Meine Freizeit verbirnge ich meiner Frau Waltraud in der Natur. 

Die „Wissenschaflter“ von „The Big Bang Theory“ bringen seit gut einem Jahrzehnt Themen wie Physik & Co den Fernsehzuschauern näher. Kennen Sie diese Fernsehserie und falls ja, wie stehen Sie zu dieser Darstellung der Physik(er) – stark „verhollywoodysiert" oder doch einigermaßen nah an der Realität?
Ich kenne die Serie. Die physikalischen Themen sind recht genau recherchiert und auch aktuell. Die Laborräume und Büros wirken sehr authentisch. Die Darstellung der Physiker ist nicht sehr weit von der Realität entfernt.

Wo sind Sie aufgewachsen, wo zur Schule gegangen?
Geboren und aufgewachsen bin ich in Bad Ischl, danach habe ich die Volksschule Reiterndorf und das Gymnasium (BRG) Bad Ischl besucht, wo ich dann auch maturiert habe.

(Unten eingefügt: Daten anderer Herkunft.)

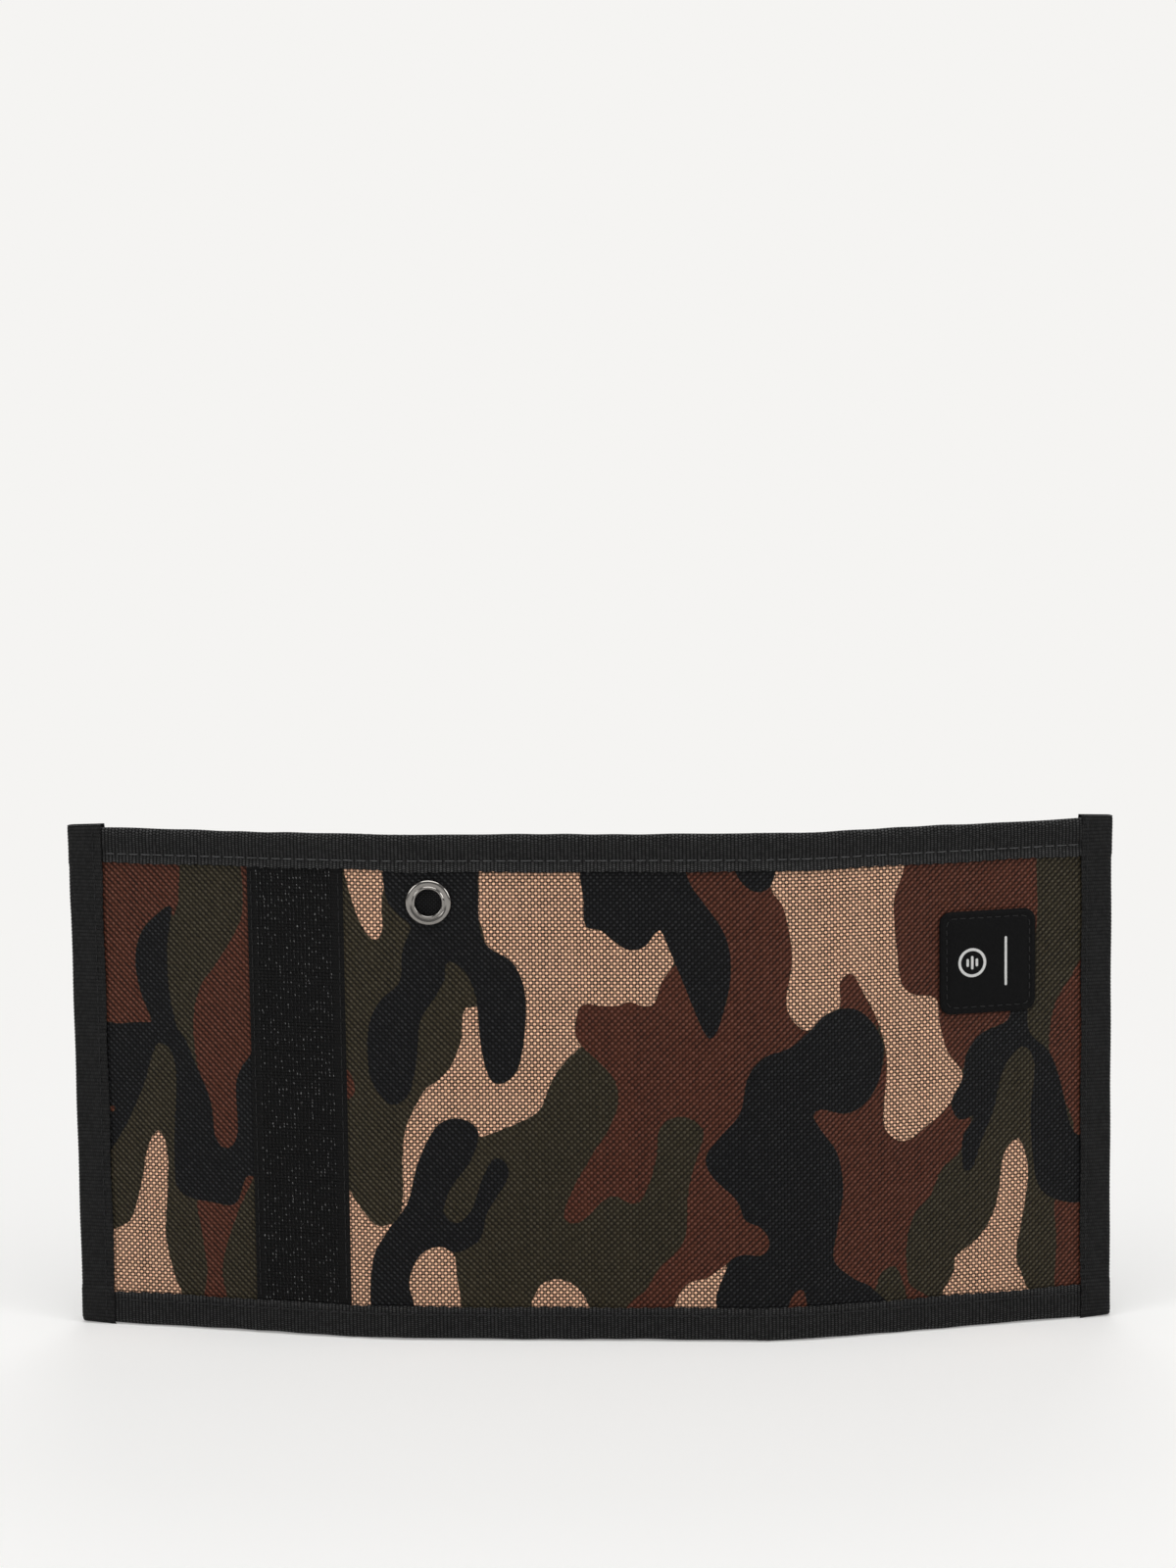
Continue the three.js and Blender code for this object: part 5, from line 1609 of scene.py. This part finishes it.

Wie sieht Ihr weiterer Werdegang aus?

  • Studium der Technischen Physik an der TU Graz, Abschluß (Dipl. Ing.) 2002, bei Prof. Günther Leising, Thema: Entwicklung von OLEDs.
  • Doktorarbeit an der TU Graz, Abschluß (Dr. techn.) 2005, bei Prof. Adi Winkler, Thema: Maßgeschneiderte Dünnfilme aus halbleitenden Molekülen.
  • 2006 R&D Angestellter, Borealis Polyolefine GmbH, Linz.
  • 2007 Universitätsassistent, JKU Linz, Abteilung Festkörperphysik, bei Prof. Reinhold Koch, Thema: Tieftemperatur-Rastertunnelmikroskopie an Einzelmolekülen.
  • 2011 Assistant Professor, JKU Linz, Abteilung Festkörperphysik, Beginn des Aufbaus meiner eigenen Forschergruppe und Entwicklung eines neuartigen Meßverfahrens, der sog. Radiofrequenz-Rastertunnelmikroskopie.
  • 2014 Habilitation (venia docendi) in Experimentalphysik, JKU Linz, Abteilung Festkörperphysik.
  • Seit 2014 Assoziierter Professor, JKU Linz, Abteilung Festkörperphysik.
  • Wie sind Sie schließlich an die JKU gekommen?
  • Nach meiner Promotion (TU Graz) wechselte ich in die industrielle Forschung (Borealis, Linz). Dann wurde ich auf eine Karrierestelle (d.h. mit langfristiger Perspektive) in der Abteilung Festkörperphysik an der JKU Linz aufmerksam. Bewerbung. Erfreulicherweise bekam ich die Stelle.